◆ Instructions to follow ◆
Reproduce, please, only the lines from the first line below to the line containing "diffuser_rest = frame_height", inclusive.

-- START Information supplied --

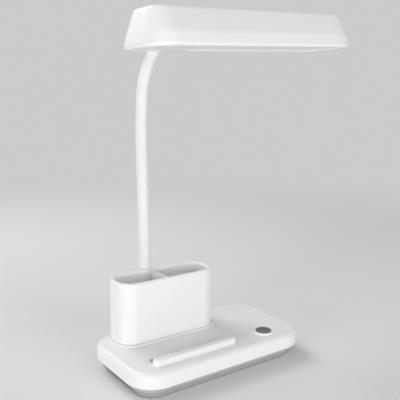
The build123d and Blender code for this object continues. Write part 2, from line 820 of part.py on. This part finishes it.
# ---------------------------------------------------------------- head
with BuildSketch() as window_outline:
    with Locations((window_x, 0)):
        RectangleRounded(window_length, window_depth, window_radius)
with BuildSketch() as diffuser_outline:
    with Locations((window_x, 0)):
        RectangleRounded(
            window_length + 2 * window_ledge, window_depth + 2 * window_ledge,
            window_radius + window_ledge,
        )
with BuildSketch() as diffuser_pocket:
    with Locations((window_x, 0)):
        RectangleRounded(
            window_length + 2 * (window_ledge + hole_gap),
            window_depth + 2 * (window_ledge + hole_gap),
            window_radius + window_ledge + hole_gap,
        )
hood_foot = frame_height + seam_gap
diffuser_rest = frame_height - diffuser_thickness + diffuser_rise

with BuildPart() as head_frame:
    # Lower rim with its rounded-off edge, and the step that the hood stands on.
    with BuildSketch(head_plane):
        add(hood_outline(frame_height, frame_edge))
    with BuildSketch(head_plane.offset(frame_height / 2)):
        add(hood_outline(frame_height, frame_edge_middle))
    with BuildSketch(head_plane.offset(frame_height)):
        add(hood_outline(frame_height, 0))
    loft(ruled=True)
    with BuildSketch(head_plane.offset(frame_height)):
        add(hood_outline(frame_height, seam_depth))
        add(hood_outline(frame_height, hood_wall + rib_wall), mode=Mode.SUBTRACT)
    extrude(amount=seam_gap)
    with BuildSketch(head_plane.offset(hood_foot)):
        add(hood_outline(hood_foot + rib_height, hood_wall + hole_gap))
        add(hood_outline(hood_foot + rib_height, hood_wall + rib_wall), mode=Mode.SUBTRACT)
    extrude(amount=rib_height)
    # Window with a ledge for the diffuser, and the hole for the neck.
    with BuildSketch(head_plane):
        add(window_outline.sketch)
    extrude(amount=frame_height, mode=Mode.SUBTRACT)
    with BuildSketch(head_plane.offset(diffuser_rest)):
        add(diffuser_pocket.sketch)
    extrude(amount=frame_height, mode=Mode.SUBTRACT)
    with BuildSketch(head_plane):
        with Locations((head_neck_x, head_neck_y)):
            Circle(neck_hole_radius)
    extrude(amount=frame_height, mode=Mode.SUBTRACT)
head_frame.part.label = "head_frame"
export_step(head_frame.part, "parts/head_frame.step")

soft_edge_heights = [skirt_top_z + skirt_softness * share for share in (-1, -1 / 3, 1 / 3, 1)]
with BuildPart() as head_hood:
    # Shell with an upright skirt and a sloping roof; the inside follows the outside.
    for height in (hood_foot, *soft_edge_heights, head_height):
        with BuildSketch(head_plane.offset(height)):
            add(hood_outline(height, 0))
    loft(ruled=True)
    roof = head_hood.faces().sort_by(Axis(head_origin, head_z_dir))[-1]
    fillet(roof.edges(), roof_edge_radius)
    for height in (hood_foot, *soft_edge_heights, head_height - hood_wall):
        with BuildSketch(head_plane.offset(height)):
            add(hood_outline(height, hood_wall))
    loft(ruled=True, mode=Mode.SUBTRACT)
head_hood.part.label = "head_hood"
export_step(head_hood.part, "parts/head_hood.step")

with BuildPart() as light_diffuser:
    with BuildSketch(head_plane.offset(diffuser_rest)):
        add(diffuser_outline.sketch)
    extrude(amount=diffuser_thickness)
light_diffuser.part.label = "light_diffuser"
export_step(light_diffuser.part, "parts/light_diffuser.step")

tray_foot = diffuser_rest + diffuser_thickness
with BuildPart() as light_tray:
    # White tray that flares from the LED board down to the diffuser.
    with BuildSketch(head_plane.offset(tray_foot)):
        with Locations((window_x, 0)):
            RectangleRounded(window_length, window_depth, window_radius)
    with BuildSketch(head_plane.offset(tray_foot + tray_height)):
        with Locations((window_x, 0)):
            RectangleRounded(led_board_length, led_board_depth, tray_top_radius)
    loft(ruled=True)
    with BuildSketch(head_plane.offset(tray_foot)):
        with Locations((window_x, 0)):
            RectangleRounded(
                window_length - 2 * tray_wall, window_depth - 2 * tray_wall,
                window_radius - tray_wall,
            )
    with BuildSketch(head_plane.offset(tray_foot + tray_height)):
        with Locations((window_x, 0)):
            RectangleRounded(
                led_board_length - 2 * tray_wall, led_board_depth - 2 * tray_wall,
                tray_top_radius - tray_wall,
            )
    loft(ruled=True, mode=Mode.SUBTRACT)
light_tray.part.label = "light_tray"
export_step(light_tray.part, "parts/light_tray.step")

led_board_foot = tray_foot + tray_height
with BuildPart() as led_board:
    with BuildSketch(head_plane.offset(led_board_foot)):
        with Locations((window_x, 0)):
            Rectangle(led_board_length, led_board_depth)
    extrude(amount=led_board_thickness)
led_board.part.label = "led_board"
export_step(led_board.part, "parts/led_board.step")

with BuildPart() as led_chips:
    with BuildSketch(head_plane.offset(led_board_foot)):
        with Locations((window_x, 0)):
            with GridLocations(led_pitch, led_row_pitch, led_columns, 2):
                Rectangle(led_length, led_width)
    extrude(amount=-led_height)
led_chips.part.label = "led_chips"
export_step(led_chips.part, "parts/led_chips.step")

clamp_spot = head_neck_x + clamp_shift, head_neck_y
lug_pitch = clamp_length + clamp_lug
with BuildPart() as neck_clamp:
    # Block on the frame that grips the end of the core, with two screw lugs.
    with BuildSketch(head_plane.offset(frame_height)):
        with Locations(clamp_spot):
            RectangleRounded(clamp_length, clamp_depth, clamp_corner_radius)
    extrude(amount=clamp_height)
    with BuildSketch(head_plane.offset(frame_height)):
        with Locations(clamp_spot):
            SlotOverall(clamp_length + 2 * clamp_lug, clamp_lug)
    extrude(amount=clamp_lug_thickness)
    with BuildSketch(head_plane.offset(frame_height)):
        with Locations(clamp_spot):
            with GridLocations(lug_pitch, 0, 2, 1):
                Circle(clamp_screw_radius + hole_gap)
    extrude(amount=clamp_lug_thickness, mode=Mode.SUBTRACT)
    with BuildSketch(Plane(origin=neck_end, x_dir=(0, 1, 0), z_dir=neck_end_direction)):
        Circle(core_radius + press_gap)
    extrude(amount=2 * clamp_height, both=True, mode=Mode.SUBTRACT)
neck_clamp.part.label = "neck_clamp"
export_step(neck_clamp.part, "parts/neck_clamp.step")

with BuildPart() as clamp_screws:
    # Pan-head screws through the clamp's lugs into the frame.
    with BuildSketch(head_plane.offset(frame_height + clamp_lug_thickness)):
        with Locations(clamp_spot):
            with GridLocations(lug_pitch, 0, 2, 1):
                Circle(clamp_screw_head_radius)
    extrude(amount=clamp_screw_head)
    with BuildSketch(head_plane.offset(frame_height)):
        with Locations(clamp_spot):
            with GridLocations(lug_pitch, 0, 2, 1):
                Circle(clamp_screw_radius)
    extrude(amount=clamp_lug_thickness)
clamp_screws.part.label = "clamp_screws"
export_step(clamp_screws.part, "parts/clamp_screws.step")
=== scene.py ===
import json
from math import cos, pi, radians, sin, sqrt

import bpy
from mathutils import Matrix, Vector


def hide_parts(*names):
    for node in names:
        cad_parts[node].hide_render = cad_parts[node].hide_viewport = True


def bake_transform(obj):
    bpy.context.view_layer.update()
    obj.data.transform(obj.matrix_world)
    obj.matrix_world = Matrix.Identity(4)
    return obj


# Desk lamp with an organizer base. Metres, in the CAD model's frame: +Z up, +X to the right,
# +Y to the rear, the origin under the middle of the base.
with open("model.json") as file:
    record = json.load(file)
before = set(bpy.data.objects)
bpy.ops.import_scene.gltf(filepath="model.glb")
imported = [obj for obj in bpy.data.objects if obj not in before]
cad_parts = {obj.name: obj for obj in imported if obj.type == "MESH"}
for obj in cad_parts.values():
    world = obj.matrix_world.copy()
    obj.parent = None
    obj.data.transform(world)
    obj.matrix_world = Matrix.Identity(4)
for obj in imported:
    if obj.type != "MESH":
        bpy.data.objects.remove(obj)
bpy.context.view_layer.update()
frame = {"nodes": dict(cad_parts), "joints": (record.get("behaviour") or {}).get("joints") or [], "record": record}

# ---------------------------------------------------------------- sizes
# The neck's and head's numbers are the CAD model's own, so that the skin lies where its links are.
MM = 0.001
NECK_FOOT_RADIUS = 6.15 * MM
NECK_TOP_RADIUS = 5.5 * MM
NECK_FOOT_Z = 24.0 * MM
BEND_RADIUS = 83.0 * MM
BEND_START = radians(9.0)
BEND_TURN = radians(25.6)
BOOT_RADIUS = 10.0 * MM
BOOT_LENGTH = 13.0 * MM
HEAD_TILT = radians(2.35)
HEAD_ROLL = radians(1.5)

# The skin's mesh: the spacing of its rings and the sides of each ring.
RING_STEP = 1.6 * MM
RING_SIDES = 48

# ---------------------------------------------------------------- materials
# Most of a noise's values lie between these two, so colours and roughness spread over them.
NOISE_LOW = 0.3
NOISE_HIGH = 0.7

# Moulded plastic: cells to a metre of its cloudy tone, handled patches and spark-eroded grain,
# the grain's depth, how far the tone wanders and how far the roughness does.
CLOUD_SCALE = 22.0
PATCH_SCALE = 60.0
GRAIN_SCALE = 1800.0
GRAIN_DETAIL = 2.0
GRAIN_DEPTH = 0.02 * MM
TONE_SPREAD = 0.012
ROUGHNESS_SPREAD = 0.05
PLASTIC_IOR = 1.5

# Turned and drawn metal: cells to a metre of its streaks, how much closer they lie along Z than
# across it, how dark they get, how much smoother and rougher they make it, and their depth.
STREAK_SCALE = 220.0
STREAK_DETAIL = 6.0
STREAK_STRETCH = (1, 1, 12)
STREAK_SHADE = 0.82
STREAK_SMOOTHER = 0.08
STREAK_ROUGHER = 0.12
STREAK_DEPTH = 0.01 * MM


def new_material(name):
    """A new material with a Principled shader: itself, that shader and the object coordinates."""
    material = bpy.data.materials.new(name)
    material.use_nodes = True
    nodes = material.node_tree.nodes
    shader = nodes["Principled BSDF"]
    place = nodes.new("ShaderNodeTexCoord")
    return material, shader, place.outputs["Object"]


def noise(material, place, scale, detail=4.0, stretch=None):
    """Noise with so many cells to a metre, in object space."""
    nodes, links = material.node_tree.nodes, material.node_tree.links
    if stretch is not None:
        mapping = nodes.new("ShaderNodeMapping")
        mapping.inputs["Scale"].default_value = stretch
        links.new(place, mapping.inputs["Vector"])
        place = mapping.outputs["Vector"]
    texture = nodes.new("ShaderNodeTexNoise")
    texture.inputs["Scale"].default_value = scale
    texture.inputs["Detail"].default_value = detail
    links.new(place, texture.inputs["Vector"])
    return texture.outputs["Fac"]


def vary_colour(material, shader, fac, dark, light):
    """Base colour that wanders between two tones with a noise."""
    nodes, links = material.node_tree.nodes, material.node_tree.links
    ramp = nodes.new("ShaderNodeValToRGB")
    ramp.color_ramp.elements[0].position = NOISE_LOW
    ramp.color_ramp.elements[1].position = NOISE_HIGH
    ramp.color_ramp.elements[0].color = (*dark, 1)
    ramp.color_ramp.elements[1].color = (*light, 1)
    links.new(fac, ramp.inputs["Fac"])
    links.new(ramp.outputs["Color"], shader.inputs["Base Color"])


def vary_roughness(material, shader, fac, low, high):
    """Roughness that wanders with a noise, as handled plastic does."""
    nodes, links = material.node_tree.nodes, material.node_tree.links
    spread = nodes.new("ShaderNodeMapRange")
    spread.inputs["From Min"].default_value = NOISE_LOW
    spread.inputs["From Max"].default_value = NOISE_HIGH
    spread.inputs["To Min"].default_value = low
    spread.inputs["To Max"].default_value = high
    links.new(fac, spread.inputs["Value"])
    links.new(spread.outputs["Result"], shader.inputs["Roughness"])


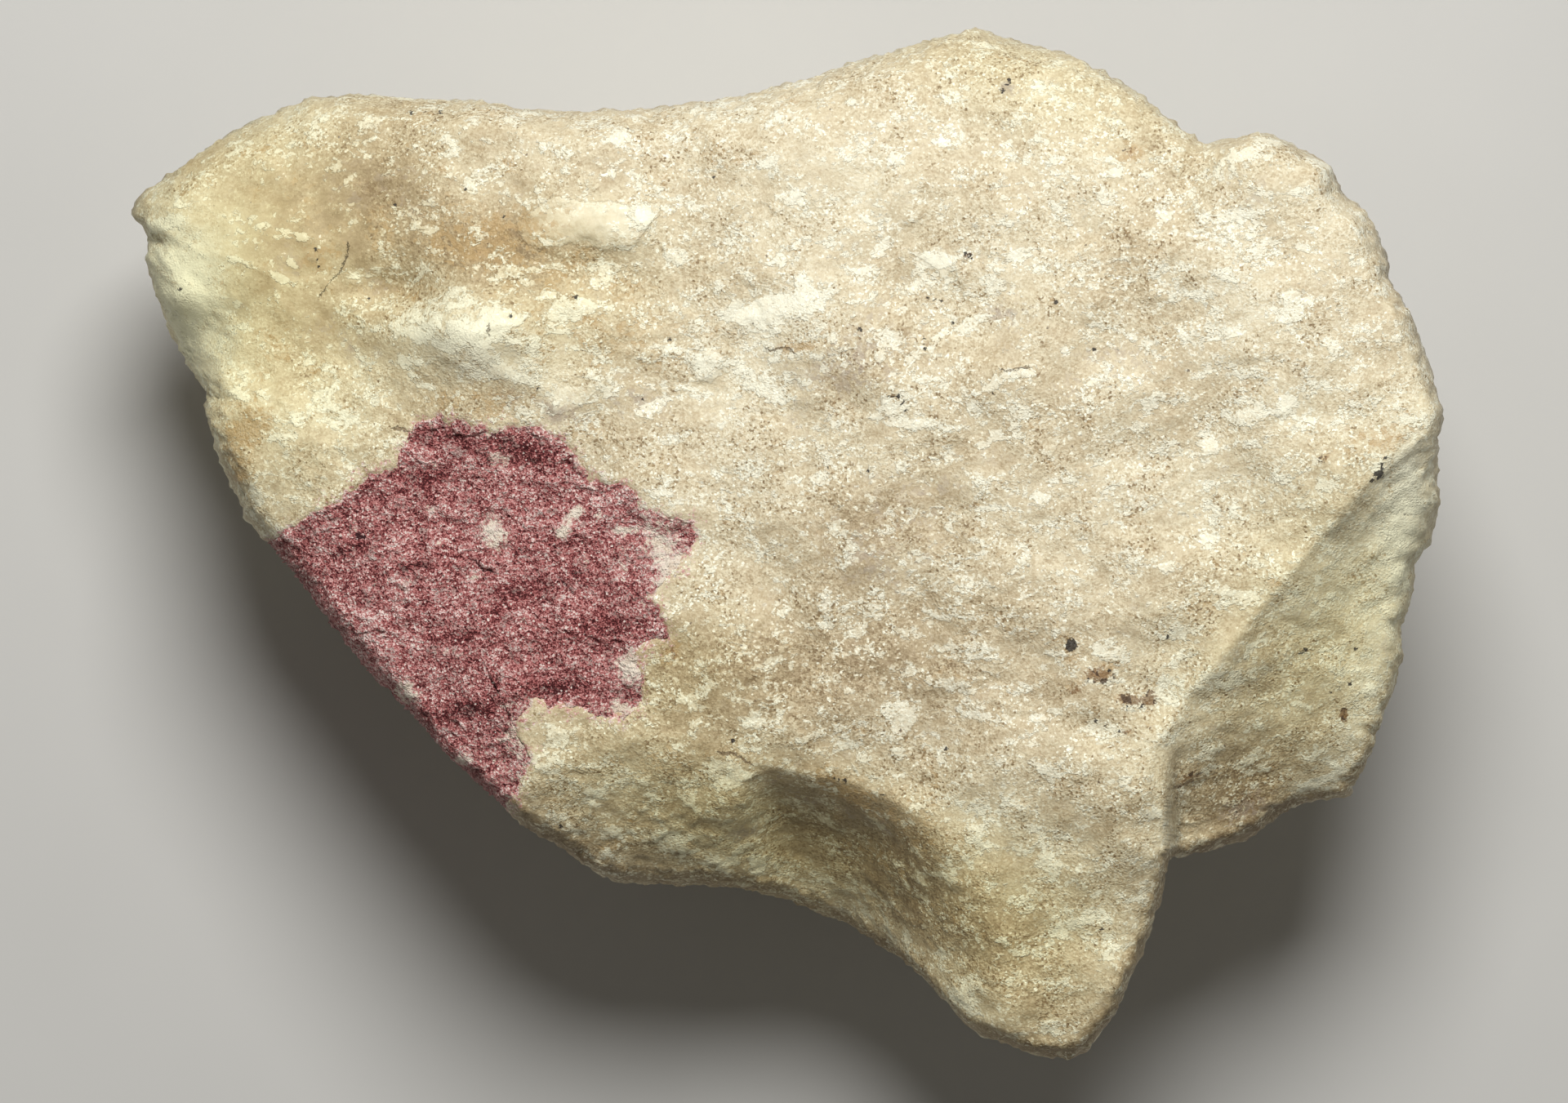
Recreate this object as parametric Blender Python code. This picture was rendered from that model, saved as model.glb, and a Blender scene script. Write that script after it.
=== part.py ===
"""Cinnabar on matrix: a hand-sized lump of pale granular rock with a mass of red cinnabar in its upper face.

The stone lies on its flat broken underside, +Z up, in metres. The origin is on the ground under the middle of
the bounding box. Seen from above, +X is to the right and +Y is away from the stone's pointed nose.

The lump is two skins that share one rim. The rim is the stone's outline, its widest level all round. The
upper skin is a broad face broken by a steep facet, a hollow, a lobe and bumps. The under skin is a fan of
broken facets around a flat resting face. The red mass is the part of the lump inside a tapering plug, and
the rock is the rest of it, with a narrow gap between the two.
"""

import bpy
import bmesh
import numpy as np
from mathutils import Vector

MM = 0.001

# Size of the lump, in millimetres
LEAN = 1 / 693           # the sides close in by this much of the width for each millimetre of height
LEAN_LEVEL = 30.0        # the height at which the outline has its true width
CENTRE = (-0.9, 4.4)     # the point that the whole outline can be seen from
BOX_MIDDLE = (-0.57, -0.06)     # middle of the finished bounding box, moved to the origin
SKIN_CELLS = 46          # cells across each skin
RIM_CROWDING = 1.5       # above 1, the cells get narrower towards the rim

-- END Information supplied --

◆ Response ◆
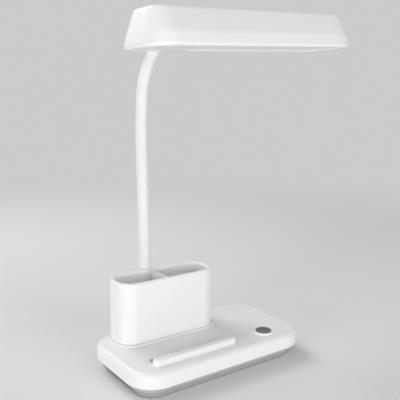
The build123d and Blender code for this object continues. Write part 2, from line 820 of part.py on. This part finishes it.
# ---------------------------------------------------------------- head
with BuildSketch() as window_outline:
    with Locations((window_x, 0)):
        RectangleRounded(window_length, window_depth, window_radius)
with BuildSketch() as diffuser_outline:
    with Locations((window_x, 0)):
        RectangleRounded(
            window_length + 2 * window_ledge, window_depth + 2 * window_ledge,
            window_radius + window_ledge,
        )
with BuildSketch() as diffuser_pocket:
    with Locations((window_x, 0)):
        RectangleRounded(
            window_length + 2 * (window_ledge + hole_gap),
            window_depth + 2 * (window_ledge + hole_gap),
            window_radius + window_ledge + hole_gap,
        )
hood_foot = frame_height + seam_gap
diffuser_rest = frame_height - diffuser_thickness + diffuser_rise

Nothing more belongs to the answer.